Inflation hawks: Beware the Return of COLAs
“The latest sign that Americans think inflation will be more than transitory is the labor agreement struck at Kellogg Co.,” write the editors of The Wall Street Journal. On base pay, “workers chose a deal that offers more in inflation insurance than immediate gains. They’ll get no across-the-board raise after the first year of the contract. But Kellogg will provide a periodic COLA [or cost of living adjustment], granting up to $3 an hour in additional pay by 2026.” Makes sense for labor, as soaring prices mean “real wages after inflation are falling.” But beware “a wage-price spiral,” as “employees demand higher wages, and prices rise again as companies pass those higher wage costs along to consumers,” a cycle tough to “get under control short of a recession.”
From the right: Biden’s COVID Trap
The pandemic that then-candidate Joe Biden “promised to ‘shut down’ continues to bedevil him and the country,” snarks Jonathan S. Tobin at Newsweek. “Democrats expected that the vaccines whose production” Team Trump “had streamlined” and “Biden’s willingness to listen to” Dr. Anthony Fauci would make COVID “subside, if not vanish, during the course of 2021. But viruses don’t obey presidential directives,” and “even widespread vaccination hasn’t been enough to end what now appears to be a permanent public health emergency.” More Americans have “died of COVID on Biden’s watch than on Trump’s” — a problem for Biden thanks to his repeated claim that had Trump “done his job ... all the people would still be alive.” The prez is “stuck in a trap of his own making that is likely to make 2022 an even more depressing year for Democrats.”

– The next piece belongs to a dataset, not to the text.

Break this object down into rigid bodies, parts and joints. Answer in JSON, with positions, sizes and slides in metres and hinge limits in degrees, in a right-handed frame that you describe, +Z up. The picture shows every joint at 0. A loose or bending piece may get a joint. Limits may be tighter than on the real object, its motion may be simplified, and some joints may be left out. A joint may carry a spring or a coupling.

Conservative: Democrats’ Hispanic Problem
“It’s official: The Democrats have a Hispanic voter problem,” notes the Washington Examiner’s W. James Antle III. A group that was once to be key to “the emerging Democratic majority” is now split nearly evenly on a hypothetical Trump vs. Biden rematch. “Biden took just 44% of the Hispanic vote, to 43% for Trump” in a stunning Wall Street Journal poll. Blame Biden’s handling of the economy: “63% of Hispanic respondents said the economy was headed in the wrong direction,” with 54 percent “disapproving of the job Biden was doing as president.” These Americans clearly “appear to be gradually shifting their partisan allegiance.” They’re the new swing voters.